Formless invariants specify the distinctive features of objects, places, animals, person, and events. A baby who perceives a kitten is not aware of a certain form together with a motion and a color. It does not see the animal from the front, the side, or the top as the painter learns to do; the baby does not see views but invariants. The ancient doctrine that form perception is primary and that object perception is secondary has to be turned upside down.

The artists, then, and especially the caricaturist, is not so much manipulating forms as he is invariants, the subtle structures that underlie the forms as such. In a drawing, for example, the lines as geometrical elements are unimportant. What counts are the relations that make a line specify an edge, or a corner, or a thread, or a margin. The apex of an angle in a drawing can be the so-called vanishing point of a railroad tracks, if a horizon is indicated and then the viewer does not perceive the apex of angle, a “form,” but very great distance. The invariant is noticed but the meeting of two lines is not.

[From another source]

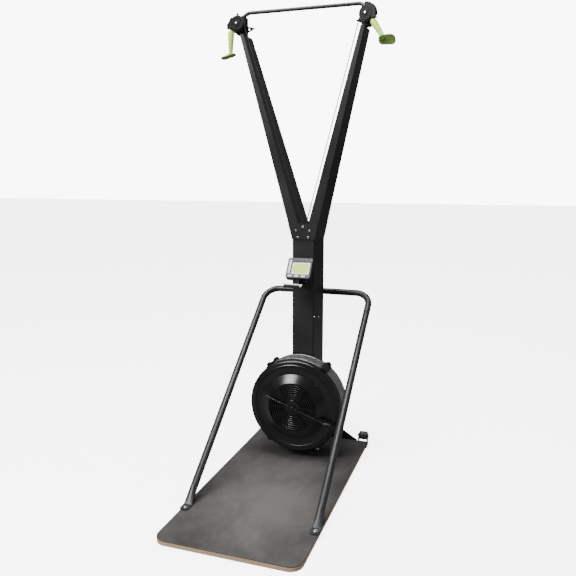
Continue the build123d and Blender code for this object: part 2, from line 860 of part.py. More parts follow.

What a good picture does, if I am right, is to specify the distinctive features of something in the environment, including anything that has been or might be. It makes available optical information for perception. The information has been narrowed down by the selective attention of the picture-maker, and this is true of the photographers well as the painter. The information is contained in a optic array but it cannot be reduced to a set of light rays. It does not consist of forms, but of invariants that underlie forms. And it does not consists of graphic symbols like written words. If traditional optics fails to explain the kind of perception that is mediated by pictures then the remedy is to improve on the optics, not to leap into the discipline of linguistics.

References

Gibson, J. J. The senses considered as perceptual systems. Boston: Houghton Mifflin, 1966.

Gibson, J. J. The information available in pictures. Leonardo, 1971, 4, 27-35.

Gibson, J. J. On the concept of formless invariants in visual perception. Leonardo, 1973, 6, 43-45.

Goodman, N. Language of art: An approach to a theory of symbols. New York: Bobbs-Merril, 1968.